L’équipe nationale de football, les Sao, enregistre depuis peu d’innombrables défections. Même si beaucoup de supporters semblent s’en tenir les côtes, ces abandons traduisent l’irritation de l’effectif.

Il y a un peu plus de trois mois, à la surprise des supporters, Marius Moundilmadji, alors capitaine des Sao, a quitté le navire. « C’est une décision difficile à prendre, mais je dois tourner la page pour me concentrer sur ma carrière en club », écrivait sur sa page Facebook, l’attaquant de 26 ans. D’autres abandons ont suivi ce week-end : Allambatnan Gabin, le portier, et trois autres joueurs ont également rendu le tablier. « Pourtant, il y avait une petite lueur d’espoir (…). Mais comme toujours, il est judicieux de se concentrer sur soi en ce moment », écrit aussi Eric Mbangossoum sur la toile bleue. Car, tranche Amine Hiver, il n’y a « aucun projet sérieux pour faire avancer notre équipe Sao ».
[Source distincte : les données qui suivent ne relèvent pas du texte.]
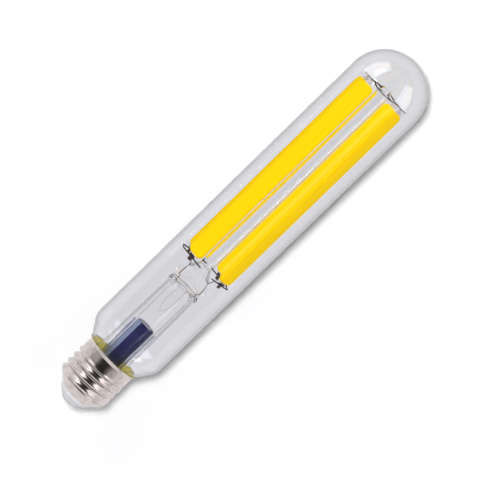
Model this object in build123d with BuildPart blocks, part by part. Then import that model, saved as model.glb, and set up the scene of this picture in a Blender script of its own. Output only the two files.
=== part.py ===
from build123d import *
import os
from math import cos, pi, radians, sin, sqrt, tan

os.makedirs("parts", exist_ok=True)

# Tubular filament lamp with a screw cap. The lamp's axis is Z and the cap points down.
# The origin is the end of the centre contact, which is what a lamp holder touches first.
# All sizes are in millimetres. Filament 1 is the one that stands front right.

# Envelope
overall_length = 211.2
tube_diameter = 37.2
glass_wall = 1.0
neck_end_z = 19.0
shoulder_start_z = 25.4
shoulder_angle = 34.0
shoulder_lower_bend = 4.0
shoulder_upper_bend = 8.0

# Screw shell of the cap, rolled from thin sheet
root_diameter = 24.4
thread_depth = 0.95
thread_pitch = 3.629
thread_start_z = 9.4
thread_turns = 3.6
thread_crest_z = 21.1
thread_runout_turns = 0.35
thread_points_per_turn = 6
shell_wall = 0.3
skirt_height = 4.6
rim_flare = 0.925
rim_height = 1.5
cement_gap = 0.9
cone_end_diameter = 15.8
cone_end_z = 4.7

# Insulator and centre contact
contact_diameter = 8.8
contact_flat_diameter = 5.0
contact_thickness = 0.9
rivet_diameter = 3.2
rivet_bore_diameter = 1.4
rivet_length = 9.6
rivet_floor_z = 2.7
contact_wire_end_z = 12.1
insulator_top_z = 8.6
insulator_edge = 0.6

# Glass stem
stem_base_diameter = 16.5
stem_taper = 1.3
stem_wall = 1.0
stem_straight_z = 24.5
stem_shoulder_z = 67.0
stem_dome_height = 4.6
flare_lip = 1.2
press_z = 72.7
press_width = 16.4
press_thickness = 6.4
press_roll_diameter = 6.4
notch_depth = 1.5
notch_height = 1.4
button_diameter = 16.8
button_upper_z = 77.4
button_shoulder_diameter = 13.0
button_shoulder_z = 79.6
rod_start_z = 85.0
exhaust_diameter = 6.0
exhaust_wall = 1.0
exhaust_tip_z = 54.5
exhaust_taper = 6.0

# Centre rod and the wires at its head
rod_diameter = 6.4
rod_above_arms = 1.6
wire_diameter = 0.6
ring_wire_diameter = 0.8
ring_diameter = 11.8
arm_reach = 15.0
arm_grip = 1.6

# Filament strips
filament_count = 4
filament_azimuth = -35.5
filament_radius = 12.4
coat_start_z = 86.3
coat_head_room = 20.9
coat_width = 9.2
coat_thickness = 2.2
coat_edge = 0.8
strip_width = 5.0
strip_thickness = 0.6
strip_overhang = 1.0
lug_sheet = 0.25
lug_overlap = 0.7
tongue_width = 2.0
tongue_length = 1.2
tail_length = 1.1

# Lower wires
bus_half_length = 7.0
bus_bend = 1.5
lead_diameter = 0.5
lead_bend_z = 79.6
lead_bend = 4.0
lead_start_z = 17.5

# Driver, inside the cap and the hollow of the stem
driver_offset = 0.4
board_gap = 0.5
board_thickness = 1.0
board_start_z = 10.6
board_height = 11.6
capacitor_diameter = 8.8
capacitor_length = 25.0
capacitor_start_z = 23.3
capacitor_edge = 0.7
vent_depth = 0.2
vent_width = 0.4
sleeve_wall = 0.2
sleeve_lip = 0.9
bung_diameter = 7.6
bung_height = 1.6
capacitor_leg_diameter = 0.5
capacitor_leg_spacing = 3.5
shrink_wall = 0.2
shrink_gap = 0.45
shrink_start_z = 19.6
shrink_end_z = 47.4
inductor_diameter = 6.0
inductor_height = 5.0
inductor_waist_diameter = 3.4
inductor_flange = 0.8
winding_recess = 0.2
inductor_z = 14.4
rectifier_size = (4.7, 1.8, 3.9)
controller_size = (4.9, 1.5, 3.9)
lead_foot = (0.6, 0.5, 0.4)
resistor_diameter = 2.4
resistor_length = 5.6
resistor_cap_length = 1.1
resistor_cap_rim = 0.15
resistor_edge_gap = 1.0
shell_wire_drop = 1.5
shell_wire_bend = 1.0

fit = 0.03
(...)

Les démissionnaires reprochent à la fédération tchadienne de football l’absence d’un projet de développement du football. « C’est une navigation à vue », certifie un entraîneur d’un club sous anonymat. « Dans aucune fédération au monde, on ne voit ce qui se passe actuellement. Que va devenir l’équipe nationale dans cinq, dix, vingt ans ? Le ministre des sports ? Le président de la fédération ? Personne ne peut vous le dire « , poursuit-il. « En notre temps, c’était mieux. Aujourd’hui, on ne comprend rien. Si ça continue comme cela, il ne faut rien attendre de l’équipe nationale », confie, pessimiste, un ancien défenseur des Sao.

En clair, l’absence de projet unanimement décrié laisse libre cours à l’improvisation, devenue quasiment la caractéristique des Sao. Le « manque de professionnalisme » à la fédération, l’instabilité et « le mercantilisme » qui y sévissent constituent un obstacle majeur au fameux projet.

En marge du match d’ouverture du tournoi du football féminin, un cadre de la fédération confiait que « le ministre de la jeunesse ne fait qu’à sa tête et nous met devant un fait accompli ». En effet, les Sao, version féminine, devraient affronter le Sénégal en février. Deux semaines avant la rencontre, un tournoi de détection des joueuses a été organisé en pleine année scolaire et académique. Cette équipe nationale féminine constituée à la hâte a malheureusement démissionné des éliminatoires, faute de financement.

La même improvisation a caractérisé l’organisation du championnat national U17 en 2020. La FIFA versait 1 milliard cette année-là à toutes les fédérations membres en guise de soutien suite aux répercussions de la Covid-19. Ayant avancé 500 millions, le versement du demi-milliard restant était conditionné par l’organisation effective de tous les autres championnats. Ainsi, trois jours après la réception du chèque, les autres championnats sont hâtivement organisés pour remplir les conditions de la FIFA et empocher le pactole. Aujourd’hui, l’académie de football de Farcha, qui devait former la relève, clopine.

Bouderie du nouvel entraîneur

L’ex-entraîneur Kevin Nicaise Tatila, à en croire ses poulains, remettait progressivement l’équipe nationale sur les rails. Eric Mbangossoum a clairement indiqué qu’il commençait à croire au projet de son entraîneur qui se mettait en place. « Effectivement, Kevin Nicaise portait un projet », certifie son collègue entraîneur. Toutefois, la mise en place de ce projet requiert du temps. Le temps que la fédération ne lui a malheureusement pas accordé. Il a été spontanément remplacé à l’expiration de son contrat par Tahir Zakaria. Apparemment, ce nouvel entraîneur n’est pas la bienvenue chez les démissionnaires.

Tahir Oloy Hassan, le nouveau président de la Fédération tchadienne de football association a visiblement du pain sur la planche pour redonner l’espoir à un peuple qui désire applaudir ses joueurs à une compétition internationale.